=== Set exercise ===
Reproduce each line exactly, including spacing and punctuation.

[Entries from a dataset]
※ ※ ※

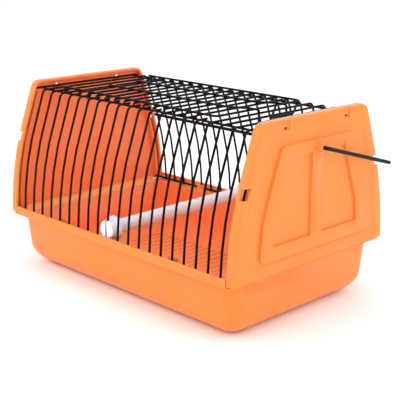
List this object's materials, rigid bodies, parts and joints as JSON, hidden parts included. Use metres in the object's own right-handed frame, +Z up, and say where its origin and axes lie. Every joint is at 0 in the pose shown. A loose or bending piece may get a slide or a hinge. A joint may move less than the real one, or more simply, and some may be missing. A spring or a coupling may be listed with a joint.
{
  "type": "bird travel carrier",
  "caption": "Small bird travel carrier: moulded tray, two windowed end panels, a cage of bent wires with a hinged roof door, a clip-on perch and a folding wire handle.",
  "frame": {"origin": "middle of the underside of the tray, in the middle of the object's footprint", "axes": "+Z up, X along the carrier with the roof door's hinge at -X, -Y the front"},
  "size_m": [0.2384, 0.1418, 0.1295],
  "materials": {
    "orange_plastic": "glossy moulded, slightly translucent",
    "black_wire": "glossy black coating",
    "handle_wire": "satin dark grey coating",
    "perch_plastic": "satin, slightly translucent"
  },
  "bodies": {
    "tray": {"tray": "orange_plastic"},
    "cage": {"end_panel_left": "orange_plastic", "end_panel_right": "orange_plastic", "end_hoop_left": "black_wire", "end_hoop_right": "black_wire", "hoops_left": "black_wire", "hoops_right": "black_wire", "bars_front": "black_wire", "bars_back": "black_wire", "rail_bottom_front": "black_wire", "rail_bottom_back": "black_wire", "rail_top_front": "black_wire", "rail_top_back": "black_wire", "perch_rod": "perch_plastic", "perch_clip_front": "perch_plastic", "perch_clip_back": "perch_plastic"},
    "door": {"door_frame": "black_wire", "door_bars_grid": "black_wire", "door_cross_wires": "black_wire", "door_inner_loop": "black_wire"},
    "handle": {"handle": "handle_wire"}
  },
  "joints": [
    {"name": "cage_lift", "type": "slide", "parent": "tray", "child": "cage", "axis": [0, 0, 1], "range_m": [0, 0.06]},
    {"name": "door_hinge", "type": "hinge", "parent": "cage", "child": "door", "pos_m": [-0.08682, 0, 0.1238], "axis": [0, -1, 0], "range_deg": [0, 145]},
    {"name": "handle_swing", "type": "hinge", "parent": "cage", "child": "handle", "pos_m": [0, 0, 0.1096], "axis": [1, 0, 0], "range_deg": [0, 213]}
  ]
}
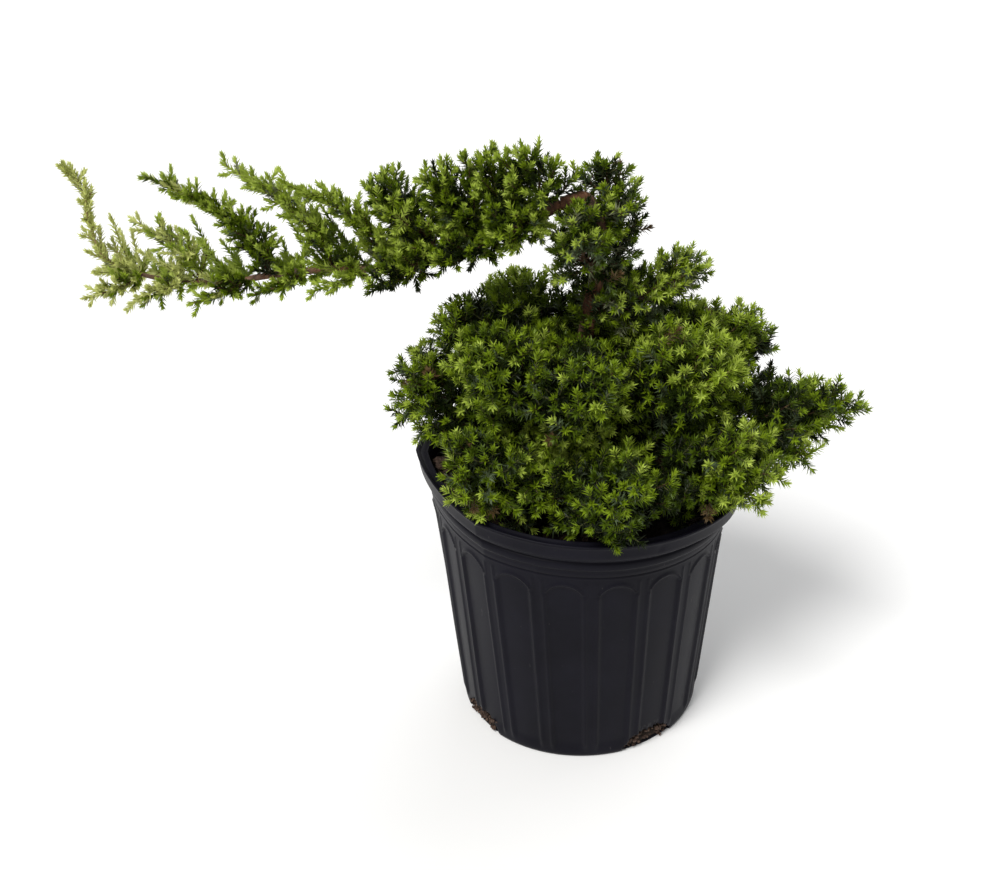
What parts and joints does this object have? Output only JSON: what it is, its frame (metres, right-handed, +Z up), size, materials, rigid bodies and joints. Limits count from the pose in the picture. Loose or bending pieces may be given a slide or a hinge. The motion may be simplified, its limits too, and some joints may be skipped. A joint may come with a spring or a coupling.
{
  "type": "potted juniper bonsai",
  "caption": "Garden juniper trained as a half-cascade bonsai: dense low mound of needles, bent trunk and one long leader, in a fluted plastic pot.",
  "frame": {"origin": "centre of the pot's flat underside, on the surface that it stands on", "axes": "+Z up; the long leader reaches out along -X; the pictured side faces -Y"},
  "size_m": [0.5294, 0.2543, 0.4294],
  "materials": {
    "pot": "satin near-black moulded plastic with light scuffs",
    "soil": "damp dark potting mix with chips of bark",
    "bark": "thin flaking red-brown bark, grey on the oldest wood",
    "needles": "sharp green needles, bright yellow-green at the shoot tips",
    "pale_needles": "pale straw and yellow-green needles"
  },
  "bodies": {
    "root": {"pot": "pot", "soil": "soil", "trunk": "bark", "leader_inner": "bark", "leader_outer": "bark", "bough_front": "bark", "bough_front_left": "bark", "bough_left": "bark", "bough_back_left": "bark", "bough_back": "bark", "bough_back_right": "bark", "bough_right": "bark", "bough_front_right": "bark", "mound_front": "needles", "mound_front_left": "needles", "mound_left": "needles", "mound_back_left": "needles", "mound_back": "needles", "mound_back_right": "needles", "mound_right": "needles", "mound_front_right": "needles", "upper_front": "needles", "upper_front_left": "needles", "upper_front_right": "needles", "upper_right": "needles", "upper_back_right": "needles", "upper_back_left": "needles", "upper_left": "needles", "column_right": "needles", "column_back": "needles", "column_front": "needles", "column_top": "needles", "plume_1": "needles", "plume_2": "needles", "plume_3": "needles", "plume_4": "needles", "plume_5": "needles", "plume_6": "needles", "plume_7": "needles", "plume_8": "needles", "side_front_1": "needles", "side_front_2": "needles", "side_front_3": "needles", "side_front_4": "needles", "side_front_5": "needles", "side_front_6": "needles", "side_front_7": "needles", "side_front_8": "needles", "side_back_1": "needles", "side_back_2": "needles", "side_back_3": "needles", "side_back_4": "needles", "side_back_5": "needles", "side_back_6": "needles", "side_back_7": "needles", "side_back_8": "needles", "leader_tip": "pale_needles"}
  },
  "joints": []
}
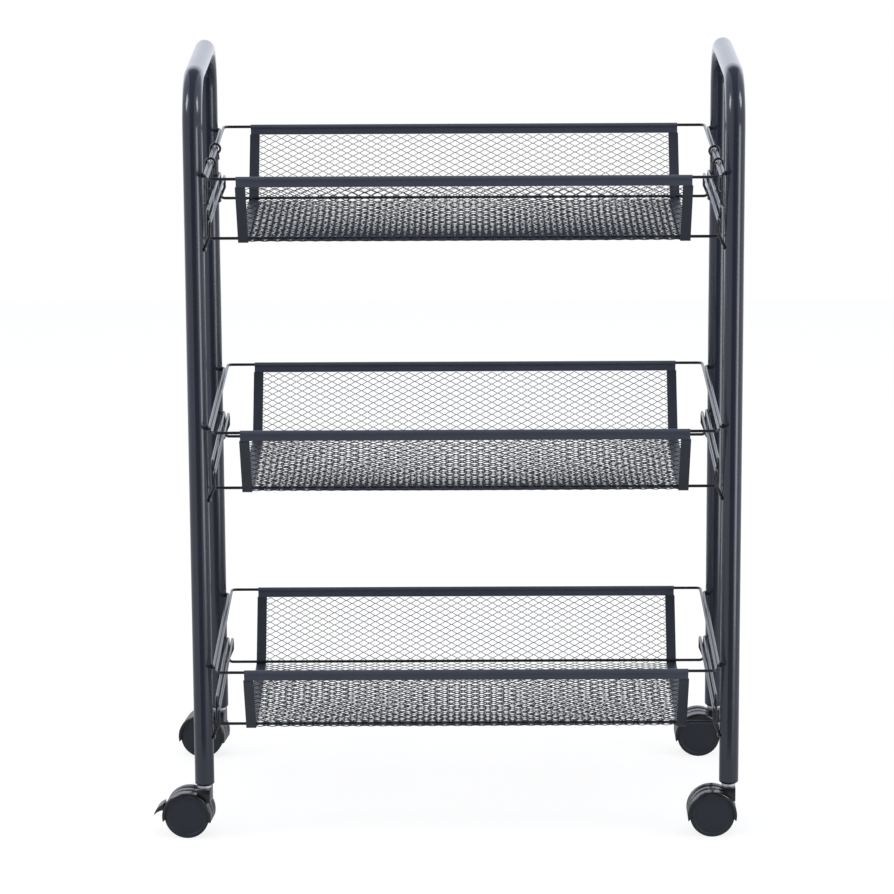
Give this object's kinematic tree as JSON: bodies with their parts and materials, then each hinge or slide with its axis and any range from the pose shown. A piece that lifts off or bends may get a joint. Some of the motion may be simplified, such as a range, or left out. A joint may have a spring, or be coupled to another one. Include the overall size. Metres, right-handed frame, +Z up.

※ ※ ※

=== Task answer ===
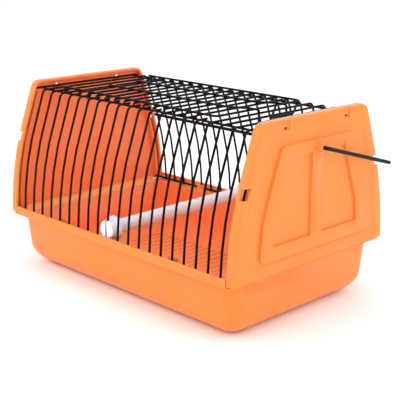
List this object's materials, rigid bodies, parts and joints as JSON, hidden parts included. Use metres in the object's own right-handed frame, +Z up, and say where its origin and axes lie. Every joint is at 0 in the pose shown. A loose or bending piece may get a slide or a hinge. A joint may move less than the real one, or more simply, and some may be missing. A spring or a coupling may be listed with a joint.
{
  "type": "bird travel carrier",
  "caption": "Small bird travel carrier: moulded tray, two windowed end panels, a cage of bent wires with a hinged roof door, a clip-on perch and a folding wire handle.",
  "frame": {"origin": "middle of the underside of the tray, in the middle of the object's footprint", "axes": "+Z up, X along the carrier with the roof door's hinge at -X, -Y the front"},
  "size_m": [0.2384, 0.1418, 0.1295],
  "materials": {
    "orange_plastic": "glossy moulded, slightly translucent",
    "black_wire": "glossy black coating",
    "handle_wire": "satin dark grey coating",
    "perch_plastic": "satin, slightly translucent"
  },
  "bodies": {
    "tray": {"tray": "orange_plastic"},
    "cage": {"end_panel_left": "orange_plastic", "end_panel_right": "orange_plastic", "end_hoop_left": "black_wire", "end_hoop_right": "black_wire", "hoops_left": "black_wire", "hoops_right": "black_wire", "bars_front": "black_wire", "bars_back": "black_wire", "rail_bottom_front": "black_wire", "rail_bottom_back": "black_wire", "rail_top_front": "black_wire", "rail_top_back": "black_wire", "perch_rod": "perch_plastic", "perch_clip_front": "perch_plastic", "perch_clip_back": "perch_plastic"},
    "door": {"door_frame": "black_wire", "door_bars_grid": "black_wire", "door_cross_wires": "black_wire", "door_inner_loop": "black_wire"},
    "handle": {"handle": "handle_wire"}
  },
  "joints": [
    {"name": "cage_lift", "type": "slide", "parent": "tray", "child": "cage", "axis": [0, 0, 1], "range_m": [0, 0.06]},
    {"name": "door_hinge", "type": "hinge", "parent": "cage", "child": "door", "pos_m": [-0.08682, 0, 0.1238], "axis": [0, -1, 0], "range_deg": [0, 145]},
    {"name": "handle_swing", "type": "hinge", "parent": "cage", "child": "handle", "pos_m": [0, 0, 0.1096], "axis": [1, 0, 0], "range_deg": [0, 213]}
  ]
}
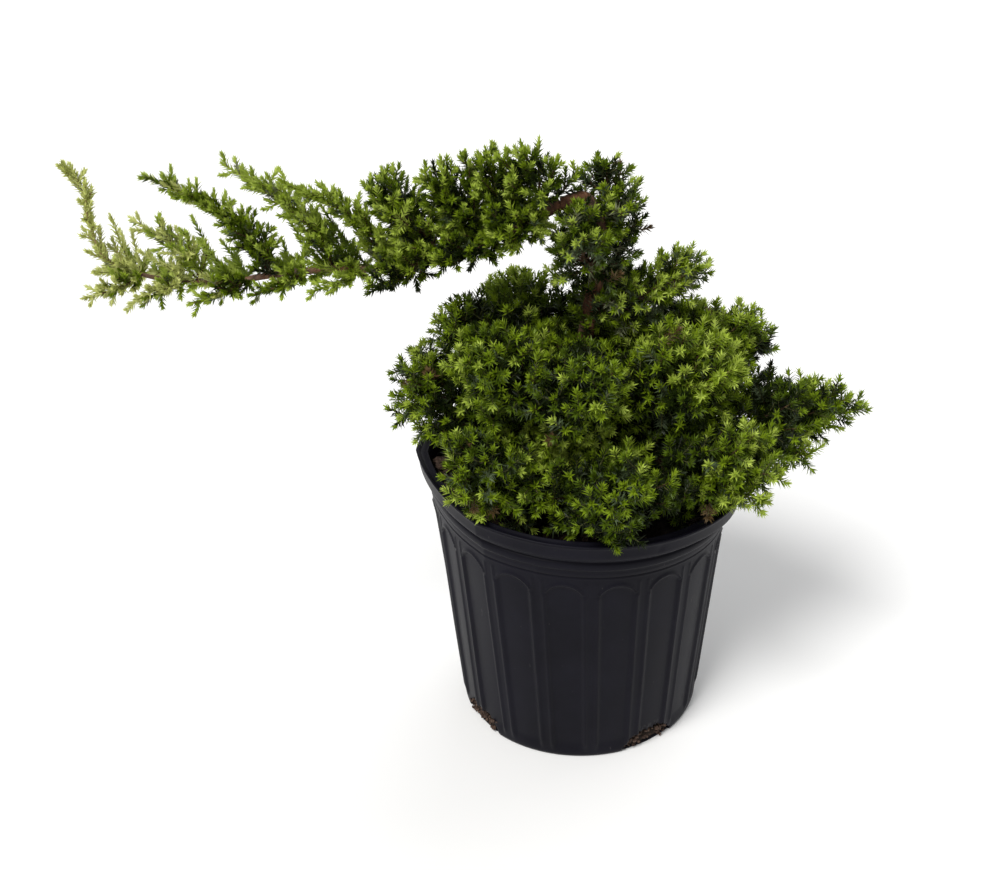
What parts and joints does this object have? Output only JSON: what it is, its frame (metres, right-handed, +Z up), size, materials, rigid bodies and joints. Limits count from the pose in the picture. Loose or bending pieces may be given a slide or a hinge. The motion may be simplified, its limits too, and some joints may be skipped. A joint may come with a spring or a coupling.
{
  "type": "potted juniper bonsai",
  "caption": "Garden juniper trained as a half-cascade bonsai: dense low mound of needles, bent trunk and one long leader, in a fluted plastic pot.",
  "frame": {"origin": "centre of the pot's flat underside, on the surface that it stands on", "axes": "+Z up; the long leader reaches out along -X; the pictured side faces -Y"},
  "size_m": [0.5294, 0.2543, 0.4294],
  "materials": {
    "pot": "satin near-black moulded plastic with light scuffs",
    "soil": "damp dark potting mix with chips of bark",
    "bark": "thin flaking red-brown bark, grey on the oldest wood",
    "needles": "sharp green needles, bright yellow-green at the shoot tips",
    "pale_needles": "pale straw and yellow-green needles"
  },
  "bodies": {
    "root": {"pot": "pot", "soil": "soil", "trunk": "bark", "leader_inner": "bark", "leader_outer": "bark", "bough_front": "bark", "bough_front_left": "bark", "bough_left": "bark", "bough_back_left": "bark", "bough_back": "bark", "bough_back_right": "bark", "bough_right": "bark", "bough_front_right": "bark", "mound_front": "needles", "mound_front_left": "needles", "mound_left": "needles", "mound_back_left": "needles", "mound_back": "needles", "mound_back_right": "needles", "mound_right": "needles", "mound_front_right": "needles", "upper_front": "needles", "upper_front_left": "needles", "upper_front_right": "needles", "upper_right": "needles", "upper_back_right": "needles", "upper_back_left": "needles", "upper_left": "needles", "column_right": "needles", "column_back": "needles", "column_front": "needles", "column_top": "needles", "plume_1": "needles", "plume_2": "needles", "plume_3": "needles", "plume_4": "needles", "plume_5": "needles", "plume_6": "needles", "plume_7": "needles", "plume_8": "needles", "side_front_1": "needles", "side_front_2": "needles", "side_front_3": "needles", "side_front_4": "needles", "side_front_5": "needles", "side_front_6": "needles", "side_front_7": "needles", "side_front_8": "needles", "side_back_1": "needles", "side_back_2": "needles", "side_back_3": "needles", "side_back_4": "needles", "side_back_5": "needles", "side_back_6": "needles", "side_back_7": "needles", "side_back_8": "needles", "leader_tip": "pale_needles"}
  },
  "joints": []
}
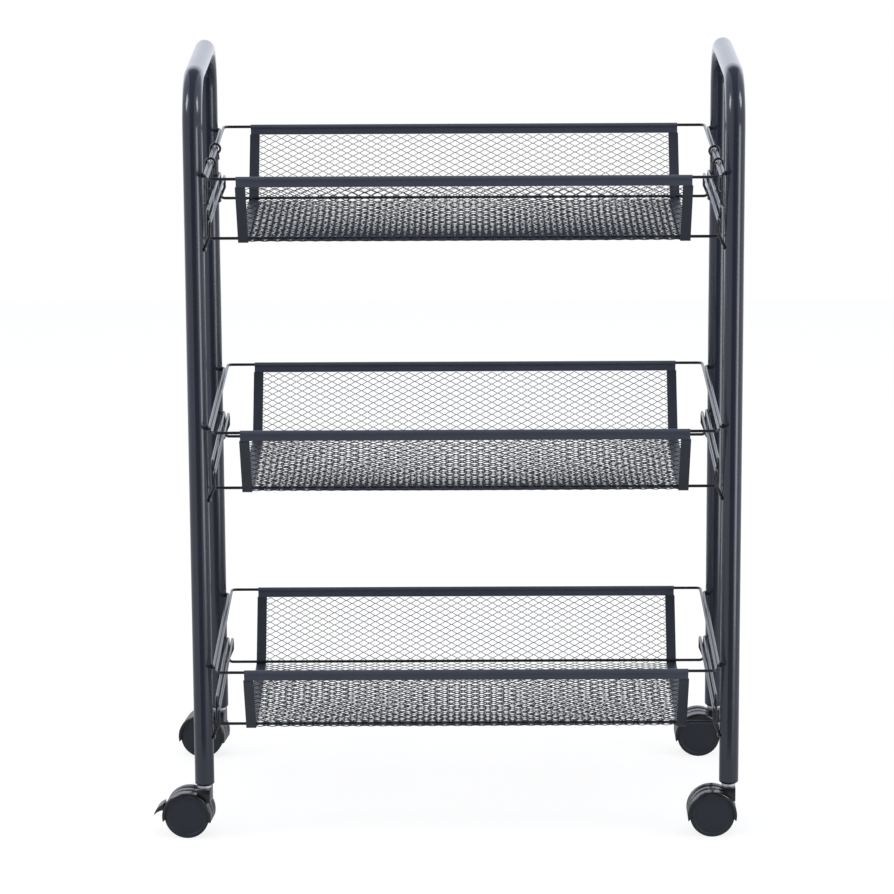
Give this object's kinematic tree as JSON: bodies with their parts and materials, then each hinge or slide with its axis and any range from the pose shown. A piece that lifts off or bends may get a joint. Some of the motion may be simplified, such as a range, or left out. A joint may have a spring, or be coupled to another one. Include the overall size. Metres, right-handed frame, +Z up.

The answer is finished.